Não por outra razão, apesar de termos uma
carga tributária de “primeiro mundo”, o nosso Índice de Desenvolvimento Humano
(IDH) nos coloca na 84a posição entre 189 países, atrás de países
como Chile (43a) e Colômbia (83a), com respectivas cargas
tributárias em torno de 20%, e México (74a), com carga tributária de
16,4%.
E isso fica ainda mais claro quando vemos
que países com cargas tributárias semelhantes estão muito à frente no ranking
do IDH. São exemplos o Reino Unido (13º), Canadá (16º), Espanha (25º) e
Portugal (38º).
Note-se que a questão aqui se sobrepõe a
simples chavões, como “a defesa de um Estado Mínimo”. Não cabe a nós
economistas dizermos qual o tamanho que o Estado deve ter. Essa é uma escolha
da sociedade, que deve ser moldada a partir da nossa constituição e de nossas
leis. Mas cabe sim a nós alertarmos que não “existe almoço grátis”.
Mais direitos implicam mais custos e,
portanto, maior necessidade de arrecadação. E essa conta acaba sendo paga por
nós, uma vez que o Estado é apenas o meio pela qual a riqueza se transfere
entre membros da sociedade. Claro que podemos criar um modelo no qual os ricos
contribuam cada vez mais, mas mesmo isso tem limite.
Na área tributária, é comum fazer-se
referência a um conceito denominado Curva de Laffer, nome dado em homenagem ao
economista norte-americano que a apresentou. Essa curva mostra que a
arrecadação cresce na medida em que as alíquotas tributárias se elevam, mas
apenas até um certo ponto, a partir do qual o governo começa a perder
arrecadação.
E isso ocorreria porque elevações marginais
de alíquotas reduziriam os incentivos para produzir riqueza por parte dos
agentes afetados pelas obrigações tributárias adicionais (sem falar que esse
processo poderia ainda estimular a elisão e sonegação fiscais). O grande
problema de ordem prática é descobrir qual seria o ponto de inflexão
arrecadatório.
Em que pese não haver um consenso sobre
este assunto, os professores de economia de Berkeley, Christina Romer e David H
Romer, em seu artigo de 2010 “The Macroeconomic Effects of Tax Changes:
Estimates Based on a New Measure of Fiscal Shocks”, deram uma bela contribuição à discussão
sobre efeitos de variações tributárias.
O casal demonstrou, com base em estudos
econométricos e um longo trabalho de garimpagem de mudanças legislativas
tributárias nos EUA, que um aumento de 1% em impostos para corrigir déficits ou
estimular o crescimento de longo prazo pode provocar uma queda de até 3% no
PIB. Obviamente nossa realidade tributária é outra, assim como nossa
distribuição de renda.
Mas os resultados de lá nos convidam a
refletir se a ideia sempre presente na cabeça dos nossos políticos,
principalmente os de “esquerda”, de elevar tributos para resolver o descontrole
dos nossos gastos públicos ou com o objetivo de retomar o crescimento
econômico, não se tornará um verdadeiro tiro no pé. E isso ainda mais com a
regressividade e baixa qualidade dos nossos gastos públicos.

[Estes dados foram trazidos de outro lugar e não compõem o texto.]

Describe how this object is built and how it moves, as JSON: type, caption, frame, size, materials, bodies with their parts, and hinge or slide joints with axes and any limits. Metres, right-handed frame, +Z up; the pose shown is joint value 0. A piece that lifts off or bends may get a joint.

Melhor faríamos se aprendêssemos algo com
Christina Romer e seu marido, inclusive porque ela foi presidente do Conselho
de Assessores Econômicos da administração Obama, um partido considerado de
“esquerda” nos EUA, e supostamente mais preocupado com distribuição de renda.
Mesmo porque podemos avançar muito apenas melhorando nosso sistema tributário e
a qualidade do gasto público.
“Texto publicado originalmente no UOL em 12/4/2022.”